Yeah, this topic is still a bit fuzzy to me. In practice the signal is likely not going to be perfectly bandlimited, so I would expect that some reconstruction errors are unavoidable.

As for the term "folding", my thinking is that "folding" has more implications than "wrapping" or "overflow", since they usually refer to the arithmetic/digital operation after the quantization, i.e., the analog signal has been sampled and quantized. Yet, the subtlety in this work/survey is that, the folding is purposefully implemented in the continuous-time world, which is unprecedented and by careful design. This requires innovations across theory, hardware, and algorithms.
True.
 
Yeah, this topic is still a bit fuzzy to me. In practice the signal is likely not going to be perfectly bandlimited, so I would expect that some reconstruction errors are unavoidable.
This is a cool insight and intuition.
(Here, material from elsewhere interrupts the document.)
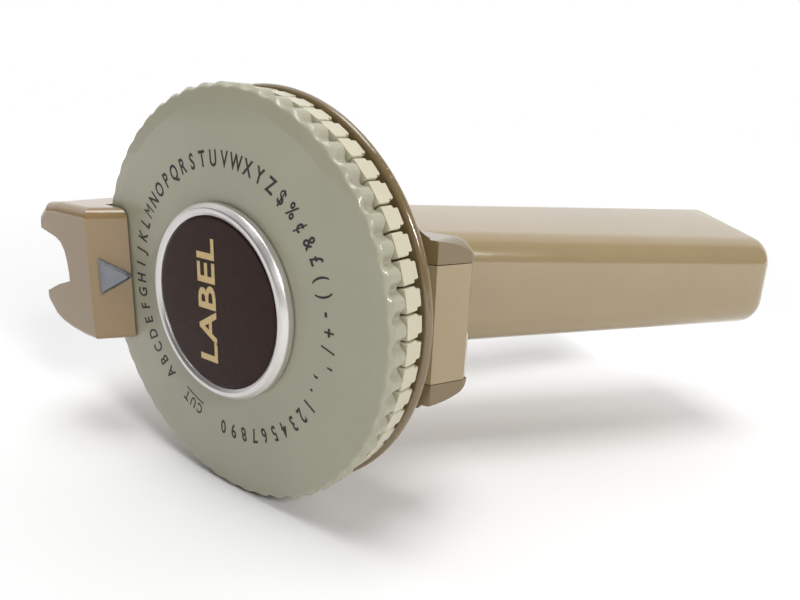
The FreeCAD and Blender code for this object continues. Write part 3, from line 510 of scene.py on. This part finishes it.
def grip_body():
    """One-piece grip with a softly rounded end, seated on the housing's back."""
    palm, finger, length, soft = -1.5, -40.0, 161.0, 5.0
    palm_half, palm_taper = 15.6, 3.3
    finger_half, finger_taper = 20.2, 0.8
    housing_back = 27.6
    cosine, sine = round(math.cos(GRIP_TURN), 3), round(math.sin(GRIP_TURN), 3)
    rings = []
    levels = [(i / 24, 0.0) for i in range(25)]
    levels += [(1.0, math.pi / 2 * k / 8) for k in range(1, 9)]
    bm = bmesh.new()
    for share, turn in levels:
        inset = soft * (1 - math.cos(turn))
        lift = soft * math.sin(turn)
        ring = []
        for across, high in grip_outline(palm, finger, palm_half - palm_taper * share,
                                         finger_half - finger_taper * share, inset):
            start = (housing_back + cosine * across) / sine
            along = start + (length - soft - start) * share + lift
            ring.append(bm.verts.new(grip_place(across, along, high)))
        rings.append(ring)
    loft(bm, rings)
    return object_from("grip_body", bm, BEIGE, "frame", ["grip_shell"], flat=50)


# ------------------------------------------------------------------ CAD nodes kept as they are
def finish_nodes():
    """Give every CAD node its material and a small bevel on its sharp edges."""
    record = frame["record"]
    slots = {entry["node"]: entry["material_slot"] for entry in record["subparts"]}
    bevels = {"housing_upper": 0.7, "housing_lower": 0.7, "rear_door": 0.45, "lever": 0.6,
              "grip_cover": 0.3, "nose_pointer": 0.2, "cutter_blade": 0.1}
    for name, node in frame["nodes"].items():
        node.data.materials.clear()
        # housing nodes get the darker copy of the beige plastic: painted shade
        darker_copy = HOUSING_SHADED_COPY if name.startswith("housing_") and name != "housing_bolts" else None
        node.data.materials.append(darker_copy or SLOT_MATERIAL[slots[name]])
        bevel = node.modifiers.new("soft_edges", "BEVEL")
        bevel.width = bevels.get(name, 0.12) * MM
        bevel.segments = 3
        bevel.limit_method = "ANGLE"
        bevel.angle_limit = math.radians(35)
        bevel.harden_normals = True


# ------------------------------------------------------------------ stage
FLOOR_HALF = 6.0
FLOOR_COLOR = (0.93, 0.93, 0.93)
BRIGHT_SIDE = (-0.56, 0.78, 0.28)             # direction of the pale side of the surroundings
CAMERA_PLACE = (119.83, -95.58, 44.58)        # millimetres in the tool's frame
CAMERA_RIGHT = Vector((0.8082, 0.5875, 0.0404))
CAMERA_UP = Vector((-0.1937, 0.2004, 0.9604))
CAMERA_BACK = Vector((0.5562, -0.7840, 0.2758))


def floor():
    """Pale floor that glows with the distance, so its far part is as white as the surroundings."""
    far = FLOOR_HALF
    mesh = bpy.data.meshes.new("floor")
    mesh.from_pydata([(-far, -far, 0), (far, -far, 0), (far, far, 0), (-far, far, 0)], [],
                     [(0, 1, 2, 3)])
    piece = bpy.data.objects.new("floor", mesh)
    bpy.context.scene.collection.objects.link(piece)
    material, tree, shader = new_material("floor", FLOOR_COLOR, 0.7)
    dull = tuple(c * 0.985 for c in FLOOR_COLOR)
    tree.links.new(ramp(tree, noise(tree, 3, 2), [(0.3, dull), (0.7, FLOOR_COLOR)]),
                   shader.inputs["Base Color"])
    coords = tree.nodes.new("ShaderNodeTexCoord")
    reach = tree.nodes.new("ShaderNodeVectorMath")
    reach.operation = "LENGTH"
    tree.links.new(coords.outputs["Object"], reach.inputs[0])
    fade = tree.nodes.new("ShaderNodeMapRange")
    fade.inputs["From Min"].default_value = 0.25
    fade.inputs["From Max"].default_value = 1.4
    fade.inputs["To Max"].default_value = 0.9
    tree.links.new(reach.outputs["Value"], fade.inputs["Value"])
    tree.links.new(fade.outputs["Result"], shader.inputs["Emission Strength"])
    shader.inputs["Emission Color"].default_value = (1, 1, 1, 1)
    mesh.materials.append(material)


def surroundings():
    """Light from one pale side; the camera itself sees plain white behind the floor."""
    world = bpy.data.worlds.new("studio")
    bpy.context.scene.world = world
    world.use_nodes = True
    tree = world.node_tree
    sky = tree.nodes["Background"]
    coords = tree.nodes.new("ShaderNodeTexCoord")
    toward = tree.nodes.new("ShaderNodeVectorMath")
    toward.operation = "DOT_PRODUCT"
    toward.inputs[1].default_value = BRIGHT_SIDE
    tree.links.new(coords.outputs["Generated"], toward.inputs[0])
    tone = tree.nodes.new("ShaderNodeMapRange")
    tone.inputs["From Min"].default_value = -0.5
    tone.inputs["From Max"].default_value = 0.5
    tree.links.new(toward.outputs["Value"], tone.inputs["Value"])
    gradient = ramp(tree, tone.outputs["Result"], [(0.0, (0.05, 0.05, 0.055)),
                                                   (0.65, (0.16, 0.16, 0.165)),
                                                   (0.9, (1.0, 1.0, 1.0))])
    path = tree.nodes.new("ShaderNodeLightPath")
    tree.links.new(blend_colors(tree, path.outputs["Is Camera Ray"], gradient, (1.0, 1.0, 1.0)),
                   sky.inputs["Color"])


def softbox(name, offset, size, power):
    """Rectangular lamp that looks at the middle of the dial's face."""
    lamp = bpy.data.lights.new(name, "AREA")
    lamp.shape = "RECTANGLE"
    lamp.size, lamp.size_y = size
    lamp.energy = power
    item = bpy.data.objects.new(name, lamp)
    bpy.context.scene.collection.objects.link(item)
    item.location = HEAD + Vector(offset)
    item.rotation_euler = (-Vector(offset)).to_track_quat("-Z", "Y").to_euler()


def camera():
    """Camera to the right of the dial and a little above its middle, looking past it to the left."""
    lens = bpy.data.cameras.new("camera")
    lens.lens = 28.71
    lens.sensor_width = 36
    lens.clip_start = 0.01
    item = bpy.data.objects.new("camera", lens)
    bpy.context.scene.collection.objects.link(item)
    turn = Matrix((CAMERA_RIGHT, CAMERA_UP, CAMERA_BACK)).transposed().to_4x4()
    item.matrix_world = Matrix.Translation(place(*CAMERA_PLACE)) @ turn
    bpy.context.scene.camera = item
    bpy.context.scene.view_settings.view_transform = "Standard"


def stage():
    """Floor, surroundings, soft lamps and camera."""
    floor()
    surroundings()
    softbox("key", (0.10, -0.05, 0.95), (0.45, 0.45), 4.8)
    softbox("window", (0.75, -0.25, 0.45), (0.14, 0.2), 4.0)
    camera()


# ------------------------------------------------------------------ build
front_disc()
finger_disc()
dial_characters()
hub_ring()
hub_badge()
badge_word()
grip_body()
finish_nodes()
stage()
My thinking is that, the results from this folding work is akin to Shannon's sampling theorem. So, to make an analogy, the digital acquisition works flawlessly with analog input, and this underpins our modern technology. Following the same way, such imperfection of bandlimitedness should not be an issue. Moreover, any electronics that can be implemented will enforce the bandlimitedness due to the underlying physics.

Interestingly, this line of folding research has led to a series of works with hardware data validation, which is rare in signal processing/applied math papers.
 
I just ran the test and only the last 3 samples had an acceptable audio file among the 3 options.
The other 7 samples had issues in all 3 options.
One of the 3 options was consistently terrible across all 10 samples.
In the first 7 samples I could assume that the problem isn’t the format but the track itself, with dynamic compression and extremely high background noise.